Paralelamente é inaugurado o PORTAL DA AMAZONIA, fora da área tombada. Rápido o seu sucesso. A necessidade de áreas de lazer em Belém, ficou clara; mas, em vez de usar o resto da área em tal sentido, autorizaram um Atacadão na entrada do Portal. Tal construção irregular foi embargada mas, logo foi suspenso pelo próprio Ministério Público que tem como competência inclusive, defender  o meio ambiente e ser o fiscal das leis...

Não satisfeitos com o caos criado no bairro tombado, incluindo a presença  de carretas e trios elétricos a torto e a direito, um espirito de porco resolveu propor fazer um corredor de bares que começaria perto da av. Presidente Vargas, desceria toda a av. Castilhos França, entraria pela Feira do Açaí, subia para a Praça da Sé, e acabava na Praça do Carmo. 

Os clientes desses bares iriam chegar a pé ou de carro? foi a primeira pergunta que fizemos. Iriam continuar a infestar as calçadas de liós com seus veículos? Iriam usar "skates" ou patinete para chegar onde quereriam parar? E a poluição sonora iria ser permitida até na  Casa das 11 Janelas? Não tivemos resposta.

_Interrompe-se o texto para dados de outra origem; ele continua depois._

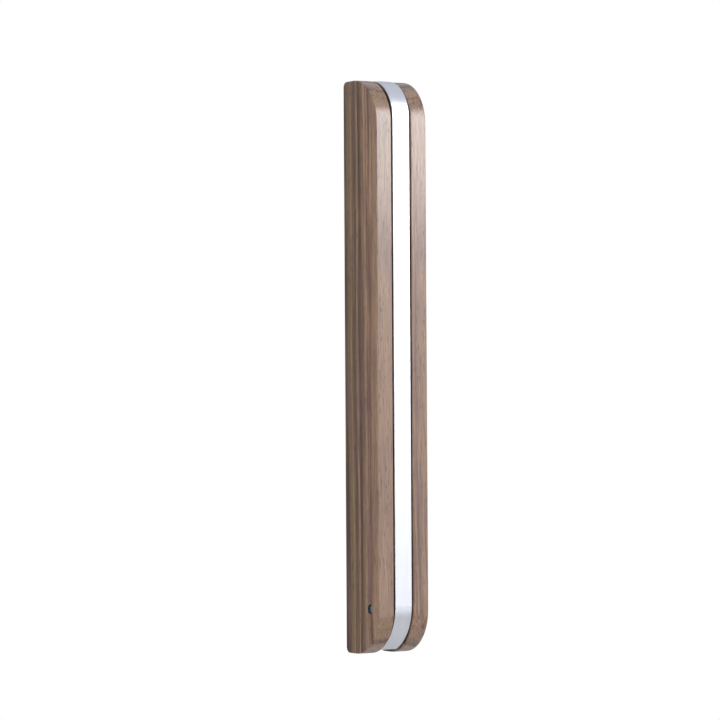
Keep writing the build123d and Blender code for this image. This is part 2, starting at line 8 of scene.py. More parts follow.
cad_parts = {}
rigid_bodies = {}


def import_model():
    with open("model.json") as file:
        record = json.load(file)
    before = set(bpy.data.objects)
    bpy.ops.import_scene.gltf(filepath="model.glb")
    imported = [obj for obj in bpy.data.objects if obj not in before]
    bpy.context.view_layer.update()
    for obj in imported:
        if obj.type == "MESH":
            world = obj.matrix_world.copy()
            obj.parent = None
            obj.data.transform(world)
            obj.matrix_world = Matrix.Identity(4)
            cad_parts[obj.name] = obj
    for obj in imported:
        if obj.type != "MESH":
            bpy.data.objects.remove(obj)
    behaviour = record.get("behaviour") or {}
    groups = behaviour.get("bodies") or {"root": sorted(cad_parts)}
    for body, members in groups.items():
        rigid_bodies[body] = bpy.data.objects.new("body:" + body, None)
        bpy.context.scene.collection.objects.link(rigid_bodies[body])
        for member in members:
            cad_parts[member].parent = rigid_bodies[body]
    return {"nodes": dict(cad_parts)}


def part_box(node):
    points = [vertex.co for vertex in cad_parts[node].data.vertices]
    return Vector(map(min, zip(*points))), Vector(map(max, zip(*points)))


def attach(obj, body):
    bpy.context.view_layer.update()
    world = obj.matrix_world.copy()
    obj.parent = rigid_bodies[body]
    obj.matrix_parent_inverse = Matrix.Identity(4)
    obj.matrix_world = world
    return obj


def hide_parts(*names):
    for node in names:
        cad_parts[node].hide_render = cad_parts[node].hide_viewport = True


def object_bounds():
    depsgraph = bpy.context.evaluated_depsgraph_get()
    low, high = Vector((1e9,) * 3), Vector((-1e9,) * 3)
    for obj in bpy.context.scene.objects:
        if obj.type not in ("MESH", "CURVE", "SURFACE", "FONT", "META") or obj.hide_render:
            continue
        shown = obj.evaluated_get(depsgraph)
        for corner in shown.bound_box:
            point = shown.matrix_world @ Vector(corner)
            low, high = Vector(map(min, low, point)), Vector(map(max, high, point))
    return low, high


bl_info = {
    "name": "Trouser Press",
    "version": (1, 0, 0),
    "blender": (4, 5, 0),
    "location": "3D View > Sidebar > Trouser Press",
    "description": "Finishes, felts and studio for a wall-hung trouser press of walnut and aluminium",
    "category": "Object",
}

# The frame holds every hard piece at its real size. It is loaded once, here.
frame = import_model()
CAD_NODES = frame["nodes"]
CAD_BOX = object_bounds()

MM = 0.001
PER_MM = 1 / MM  # turns Object coordinates, which are metres, into millimetres
MIX_FACTOR, MIX_A, MIX_B, MIX_RESULT = 0, 6, 7, 2  # a colour Mix node's sockets
MIX_NUMBER_A, MIX_NUMBER_B = 2, 3  # and those of a Mix node for numbers
VALUE, FROM_LOW, FROM_HIGH, TO_LOW, TO_HIGH = range(5)  # a Map Range node's sockets

# Which finish each hard piece has.
WALNUT_BOARDS = {
    # board: (the tree's heart in x and y in mm, where along the trunk it was cut in mm)
    "left_cheek": ((24.0, 205.0), 0.0),
    "right_cheek": ((-38.0, 190.0), 1900.0),
    "spine": ((90.0, 140.0), 3800.0),
    "press_bar": ((60.0, 120.0), 5700.0),
}
ALUMINIUM_BENT = ("arm_band",)
ALUMINIUM_MACHINED = ("bar_hinge", "lift_knob", "band_studs", "strike_rivets")
STEEL_GROUND = ("pivot_pin", "stop_pin", "jaw_pin")
ZINC_PLATED = ("strike_plate", "keeper_disc", "block_nuts", "magnet_screw", "hinge_screws", "knob_screw")
NICKEL_PLATED = ("catch_magnet", "bar_magnet")
ACETAL_MACHINED = ("pivot_block", "washer_left", "washer_right")

# The walnut's grain. A cell is a pattern's size across the board, through it and along it, in mm.
TRUNK_LEAN = (math.radians(0.5), math.radians(0.3), 0)
WANDER_CELL = (38, 38, 260)
WANDER_REACH = (5.0, 9.0, 0.0)  # how far it carries the rings, in mm
STREAK_CELL = (3.5, 3.5, 110)
CLOUD_CELL = (22, 14, 75)
# The real fibres and pores are a third as wide as these, too fine to show.
FIBRE_CELL = (0.9, 0.9, 30)
PORE_CELL = (0.8, 0.8, 11)
BAND_SHARE, FADE_SHARE = 0.6, 0.4  # of the tone of the wood
# Painted shade near the wall and painted light at the front, added to that tone
PAINTED_LIGHT_AT_FRONT, PAINTED_SHADE_AT_WALL = 0.09, -0.12  # added to that tone
OLIVE_PACE, OLIVE_START = 0.55, 40.0  # the olive bands' noise: per ring, and where it starts
# Painted shade in the pivot's bore: full up to the first distance, gone by the second
BORE_SHADE_FULL, BORE_SHADE_END = 0.15, 0.45  # beyond the pin's radius, in mm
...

Qual turista ia sentar nesses bares para cheirar fumaça de onibus velho, foi outra pergunta que fizemos. Avendo quarenta ilhas, Belém, em vez de estruturar a floresta para ser visitada por "gente de fora", propunha fazer bares para... nossos beberrões.

Sobrava ainda um bom pedaço de terra de marinha na área do Portal: quem sabe uma área de lazer com serviços para os ribeirinhos, incluindo uma marina para seus po-po-pós. Naquela área seria bem mais útil algo mais para os moradores das ilhas do Município de Belém. Médicos, dentistas, creches, emissão de documentos... Esses serviços seriam convenientes também para os moradores da Cidade Velha, Jurunas, Condor... , além de áreas de lazer, mas não aceitaram nossas porpostas feitas durante a campanha eleitoral, e nem pensaram nisso, depois.

As praças da área tombada da Cidade Velha em 2020, foram revitalizadas, e colocaram balizadores para evitar o abuso dos mal educados, que as usavam como estacionamento. Vimos essa despesa descer pelo ralo do desinteresse politico, e os frequentadores do locais da rua Siqueira Mendes voltarem, em 2022, a estacionar na Praça do Carmo.

Depois das eleições vimos reaparecem projetos apresentados no governo anterior, como o do Mercado de S. Braz, e o corredor de bares, um pouco reduzido e com outro nome. De fato as obras do chamado Boulevard da Gastronomia já começaram... Será que ele vai acabar chegando até a Praça do Carmo? Os clientes dos locais já terão a disposição um estacionamento pronto..., sem um balizador para impedir seu uso.

Imaginem se agora  decidem fazer um calçadão, no meio do rio, paralelo a orla da Cidade Velha, para quem quiser apreciar o por do sol... Ou, quem sabe, modificar a área do Porto do Sal, fazendo restaurantes e locais afins, para...a classe media? Em vez, melhorar os portos para a chegada de navios-cruzeiro, também ninguem pensa.

É, independentemente de quem governa, tem gente que continua de olho aberto na orla "livre" de Belém, preferivelmente sem nem discutir nada com a comunidade. Ideias de jerico, é o que não faltam...gente conivente, cumplices e quem vive ignorando as leis e as necessidades  fundamentais do povo então, nem se fala. Gente que costuma apoiar apenas as situações que lhes oferecem algum tipo de vantagem, sem se importar se haverá benefícios concretos para o resto da coletividade, ou para a defesa do patrimônio, vai aparecer loguinho, com a desculpa de criação de postos de trabalho.

Uma pergunta que não quer calar: os garçons, todos,  vão ter carteira assinada????


PS: GENTE É CONTRA ESSAS MUDANÇAS DA NOSSA MEMÓRIA HISTÓRICA QUE NOS LUTAMOS... E NÃO GANHAMOS NENHUM TOSTÃO POR EXIGIR O RESPEITO DAS LEIS.


2 comentários:

Anônimo disse...

👏👏👏

Anônimo disse...

Muito interessante e oportuno, pra contemplar um momento, onde não mais se dá a devida importância à memória de um povo! Seus feitos, e tufo quanto se possa feitos e tudo, quanto se possa constituir arquivos no futuro!